A tremendous amount of misinformation put out by groups with an agenda makes if very hard for the general public to distinguishing ‘the wheat from the chaff’ when it comes to genetically engineered (GE) crops and food. The Percy Schmeiser case is a prime example.
Biotechnology has engineered a variety of crops known as herbicide tolerant (HT) crops. These HT crops are unaffected when sprayed with particular broad-spectrum herbicides, such as the popular Roundup Ready (RR) crops produced by Monsanto. RR canola allows the farmer to spray a canola crop with Roundup and only the weeds will die. If a farmer plants these HT varieties, he can expect higher yields plus cheaper and easier weed control. According to the Canadian Canola Growers Association, adoption of biotech canola seeds has resulted in a reduction of chemical use by 29 percent and an increase in profits for the farmer of $5.80 per acre. Adoption rates argue these biotech seeds are indeed a better product for farmers. Today 70 percent of Canadian canola farmers grow genetically engineered herbicide tolerant canola varieties – a rapid change given that these GE canola varieties have only been available for eight years.
Biotech seeds cost farmers more than other types of seed, and any farmer who wants to grow these GE varieties must sign a technology use agreement (TUA), that promises the farmer will not save and replant the biotech seeds the following year. Over 30,000 Canadian farmers have signed, as they know first-hand the benefits to the environment and their bottom-line from growing GE crops. A fact of modern agriculture has farmers rarely saving seed anymore. Most farmers buy hybrid seed varieties, which will not breed true and, therefore, must be repurchased each year.
In 1997, Mr. Schmeiser sprayed “a good three acres” of his canola crop (designated field number two) with Roundup. One might ask why a farmer would purposely spray an herbicide that should destroy three acres of his crop? Once it was clear that the canola in field number two was herbicide tolerant, Mr. Schmeiser decided to harvest the seed from that field and save it for planting the following year. Clearly most farmers would have realized the canola in field number two was roundup tolerant, since it survived the treatment with Roundup.
The next year Mr. Schmeiser planted 1030 acres in nine fields with seeds saved from the number two field, knowing that the use of such GE seed required a TUA payment. This planting resulted in 1030 acres of 95-98% roundup tolerant canola. When this high level (equivalent to commercial grade seed) was discovered, Mr. Schmeiser was asked by Monsanto to pay the TUA fee of $15 per acre. He refused, and so the court cases began.

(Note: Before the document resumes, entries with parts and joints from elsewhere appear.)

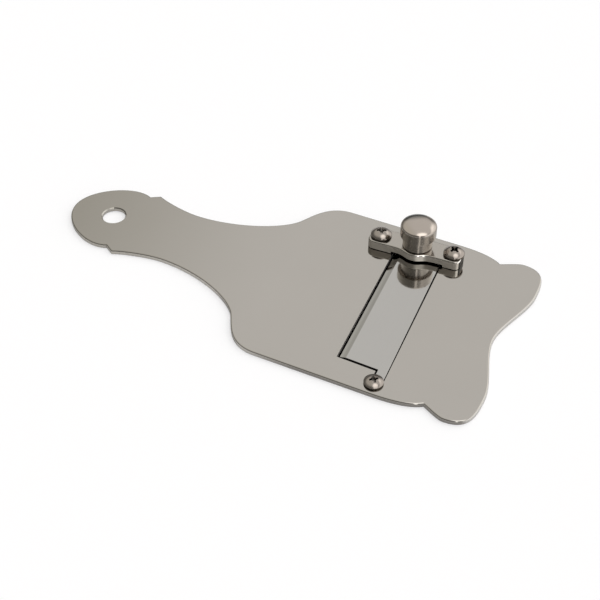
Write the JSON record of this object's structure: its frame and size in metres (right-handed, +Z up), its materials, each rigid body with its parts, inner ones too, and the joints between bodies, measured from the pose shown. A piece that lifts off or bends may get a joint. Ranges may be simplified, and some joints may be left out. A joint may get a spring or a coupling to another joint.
{
  "type": "truffle slicer",
  "caption": "Flat steel slicer plate with a handle end, ears and a slanted window; a knob under a bridge lifts the blade's far end to set the slice.",
  "frame": {"origin": "middle of the plate's underside, which is the lowest face", "axes": "+X along the plate towards its eared front, -X to the hanging hole, +Y to the side with the knob, +Z up out of the slicing face"},
  "size_m": [0.2, 0.0942, 0.0185],
  "materials": {
    "plate_steel": "fine polished to satin",
    "blade_steel": "fine ground",
    "bright_steel": "polished",
    "screw_steel": "polished"
  },
  "bodies": {
    "body": {"slicer_plate": "plate_steel", "bridge": "bright_steel", "bridge_screw_left": "screw_steel", "bridge_screw_right": "screw_steel", "pivot_screw": "screw_steel", "pivot_nut": "screw_steel"},
    "knob": {"adjusting_knob": "bright_steel", "knob_stud": "screw_steel", "stud_retaining_ring": "screw_steel"},
    "blade": {"blade": "blade_steel", "blade_bush": "screw_steel"}
  },
  "joints": [
    {"name": "knob_turn", "type": "hinge", "parent": "body", "child": "knob", "pos_m": [0.0467, 0.03445, 0], "axis": [0, 0, -1], "range_deg": [-200, 330]},
    {"name": "blade_tilt", "type": "hinge", "parent": "body", "child": "blade", "pos_m": [0.05989, -0.04165, 0.0015], "axis": [0.9982, 0.0593, 0], "range_deg": [-0.34, 0.56]}
  ],
  "couplings": [
    {"joint": "blade_tilt", "follows": "knob_turn", "ratio": 0.001659}
  ]
}
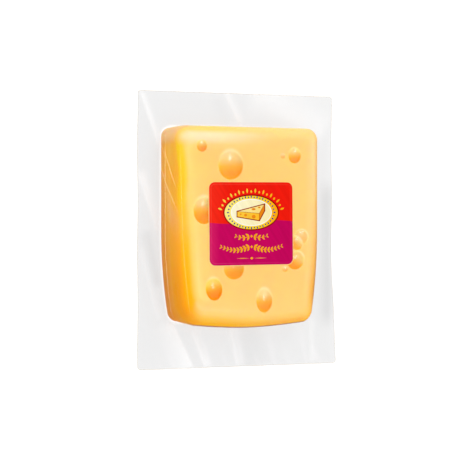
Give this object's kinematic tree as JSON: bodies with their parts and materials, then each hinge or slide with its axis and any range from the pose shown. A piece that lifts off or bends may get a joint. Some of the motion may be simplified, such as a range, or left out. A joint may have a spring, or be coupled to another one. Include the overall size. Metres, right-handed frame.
{
  "type": "vacuum packed block of cheese with eyes",
  "caption": "Block of pale yellow cheese with round eyes, sealed in a clear film pouch with a wide flat margin and a square label; lies on its back.",
  "frame": {"origin": "middle of the pack's footprint, on the surface that its back lies on", "axes": "+Z out of the labelled face, +Y to the pack's top, +X to its right"},
  "size_m": [0.1268, 0.1642, 0.0287],
  "materials": {
    "cheese": "smooth pressed cheese, slightly moist under the film",
    "film": "clear glossy packaging film",
    "label": "coated printed paper"
  },
  "bodies": {
    "root": {"cheese": "cheese", "pouch": "film", "label": "label"}
  },
  "joints": []
}
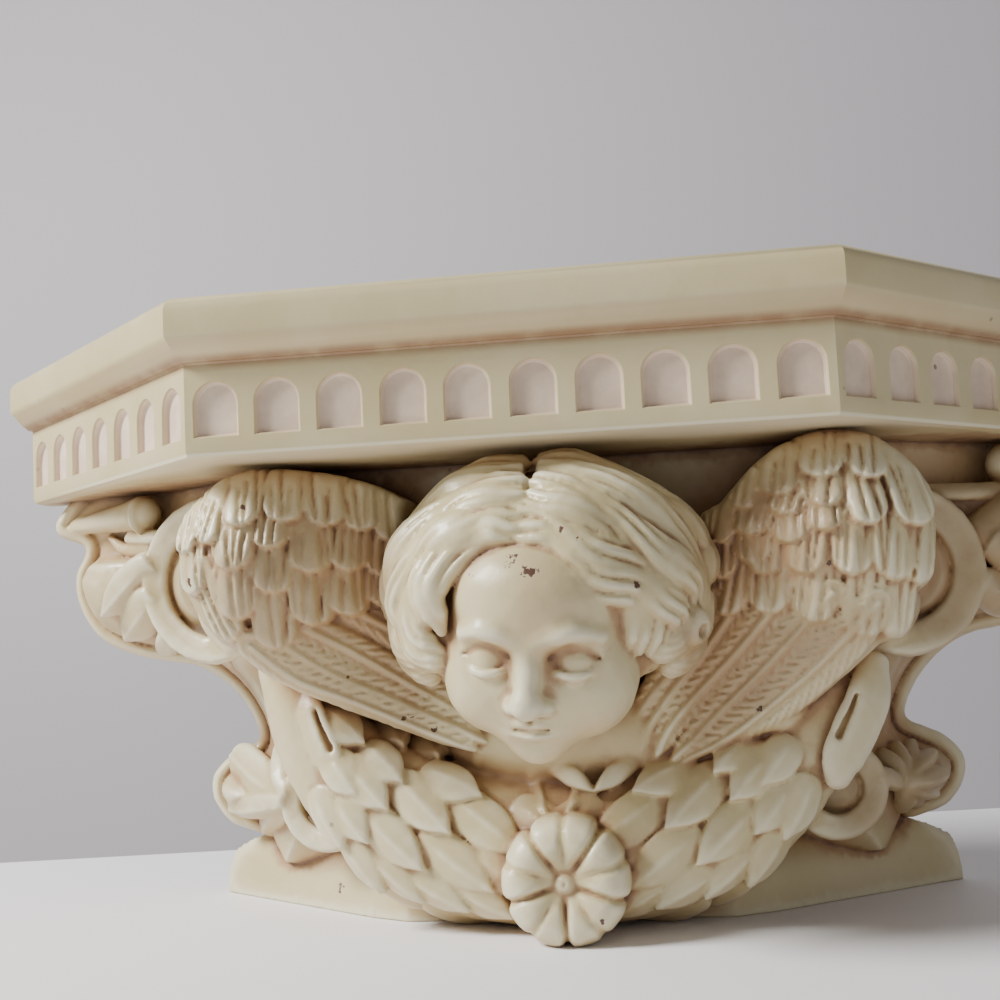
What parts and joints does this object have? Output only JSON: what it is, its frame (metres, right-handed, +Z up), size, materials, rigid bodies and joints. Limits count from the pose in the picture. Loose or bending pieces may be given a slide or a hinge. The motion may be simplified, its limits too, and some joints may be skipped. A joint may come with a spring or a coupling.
{
  "type": "angel figure corbel",
  "caption": "Cast wall bracket: a winged cherub's head, leaf festoon and rosette under a canted shelf with a niched frieze and scroll consoles.",
  "frame": {"origin": "on the flat back at the wall, on the shelf's centre line, level with the shelf's underside", "axes": "+X to the viewer's right along the wall, +Y into the wall, +Z up"},
  "size_m": [0.3014, 0.093, 0.1456],
  "materials": {
    "painted_plaster": "satin"
  },
  "bodies": {
    "root": {"angel_corbel": "painted_plaster"}
  },
  "joints": []
}
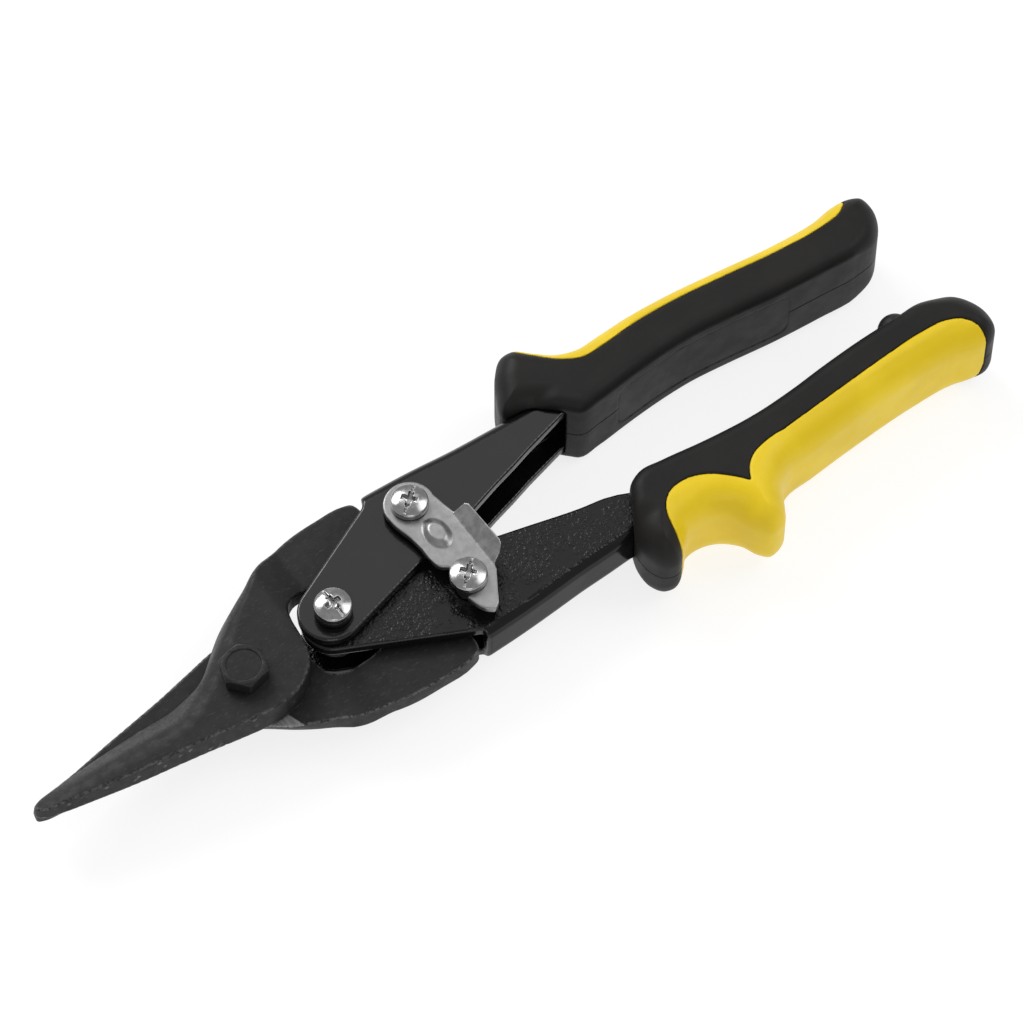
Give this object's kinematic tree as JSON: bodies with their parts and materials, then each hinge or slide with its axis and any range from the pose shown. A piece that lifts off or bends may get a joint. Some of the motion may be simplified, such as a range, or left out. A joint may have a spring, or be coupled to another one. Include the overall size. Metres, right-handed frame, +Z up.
{
  "type": "aviation snips",
  "caption": "Straight-cut aviation snips: forged blades on a hex bolt, nested channel handles with moulded two-colour grips, a return spring and a swinging safety latch.",
  "frame": {"origin": "centre of the bounding box's underside, on the surface the tool lies on", "axes": "+X along the tool from the blade tips to the grips, +Y towards the left handle that carries the latch, +Z up out of the bolt head"},
  "size_m": [0.255, 0.0742, 0.0276],
  "materials": {
    "forged_jaw": "matte black oxide over forged steel",
    "handle_paint": "gloss black paint on pressed steel",
    "zinc_plate": "bright zinc plating",
    "dark_fastener": "black oxide",
    "spring_steel": "oiled spring wire",
    "grip_black": "fine matte moulded",
    "grip_yellow": "soft satin moulded",
    "bumper": "matte"
  },
  "bodies": {
    "left_side": {"left_handle": "handle_paint", "left_grip_body": "grip_black", "left_grip_strip": "grip_yellow", "handle_pivot_screw": "zinc_plate", "handle_pivot_washer": "dark_fastener", "handle_pivot_bush": "dark_fastener", "handle_pivot_nut": "dark_fastener", "return_spring": "spring_steel", "left_pin_screw": "zinc_plate", "left_pin_spacer_upper": "dark_fastener", "left_pin_spacer_lower": "dark_fastener", "left_pin_nut": "dark_fastener"},
    "right_side": {"right_handle": "handle_paint", "right_grip_body": "grip_black", "right_grip_pad": "grip_yellow", "stop_bumper": "bumper", "right_pin_screw": "zinc_plate", "right_pin_collar": "zinc_plate", "right_pin_spacer_upper": "dark_fastener", "right_pin_spacer_lower": "dark_fastener", "right_pin_nut": "dark_fastener"},
    "upper_blade": {"upper_jaw": "forged_jaw", "jaw_bolt": "forged_jaw", "jaw_spring_washer": "dark_fastener", "jaw_nut": "dark_fastener"},
    "lower_blade": {"lower_jaw": "forged_jaw"},
    "latch": {"latch_plate": "zinc_plate"}
  },
  "joints": [
    {"name": "handle_hinge", "type": "hinge", "parent": "left_side", "child": "right_side", "pos_m": [-0.0455, 0.00285, 0.0125], "axis": [0, 0, -1], "range_deg": [0, 36]},
    {"name": "upper_jaw_hinge", "type": "hinge", "parent": "left_side", "child": "upper_blade", "pos_m": [-0.01615, 0.0146, 0.0125], "axis": [0, 0, -1], "range_deg": [0, 8.7]},
    {"name": "blade_hinge", "type": "hinge", "parent": "upper_blade", "child": "lower_blade", "pos_m": [-0.0701, 0.00285, 0.0125], "axis": [0, 0, -1], "range_deg": [0, 18.7]},
    {"name": "latch_hinge", "type": "hinge", "parent": "left_side", "child": "latch", "pos_m": [-0.01615, 0.0146, 0.02273], "axis": [0, 0, 1], "range_deg": [0, 90]}
  ],
  "couplings": [
    {"joint": "upper_jaw_hinge", "follows": "handle_hinge", "ratio": 0.241},
    {"joint": "blade_hinge", "follows": "handle_hinge", "ratio": 0.518},
    {"joint": "latch_hinge", "follows": "handle_hinge", "ratio": 2.5}
  ]
}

On March 29, 2001, the Federal Court of Canada found Mr. Schmeiser guilty of patent infringement. Judge Mackay said in his judgment, “He [Mr. Schmeiser] planted his crop for 1998 with seed that he knew, or ought to have known, was Roundup tolerant.” Mr. Schmeiser appealed. By now the legal war chest was growing, in part, from significant financial support by groups opposed to genetically engineered crops.
On September 4, 2002, the Federal Court of Appeals upheld the original verdict of the previous court’s ruling. The panel of three judges rejected all seventeen points of appeal put forward by the council for Mr. Schmeiser.
Mr. Schmeiser’s lawyer appealed to the Supreme Court of Canada, this time with a twist. Instead of arguing that Mr. Schmeiser did not violate the patent of Monsanto, his lawyer argued that the patent held by Monsanto on Roundup Ready canola was invalid. The grounds – no one should be able to patent any life form.
What started as an obscure case between a farmer and a multinational corporation blossomed into a show the entire biotechnology industry watched very closely. If the high court decided that the patent on the Roundup-tolerant canola was invalid, the ramifications would be huge. It would mean there would no longer be patent protection for biotech products in Canada, leading to an inevitable mass exodus of biotechnology from this country. This was clearly the agenda of the financial backers of Mr. Schmeiser.
So we had a farmer in Bruno, Saskatchewan planting what “he knew, or ought to have known, were roundup tolerant canola seeds,” leading indirectly to the biotechnology industry being threatened in Canada.
Fortunately the Supreme Court also found Mr. Schmeiser guilty. Canada is one of the world leaders in agricultural biotechnology and the courts have determined that will continue. People should understand this was not a ‘David vs. Goliath’ case but a ‘Goliath vs. Goliath’ case with David as the front man. The real players were the biotechnology industry and the multinational, billion-dollar anti biotechnology industry.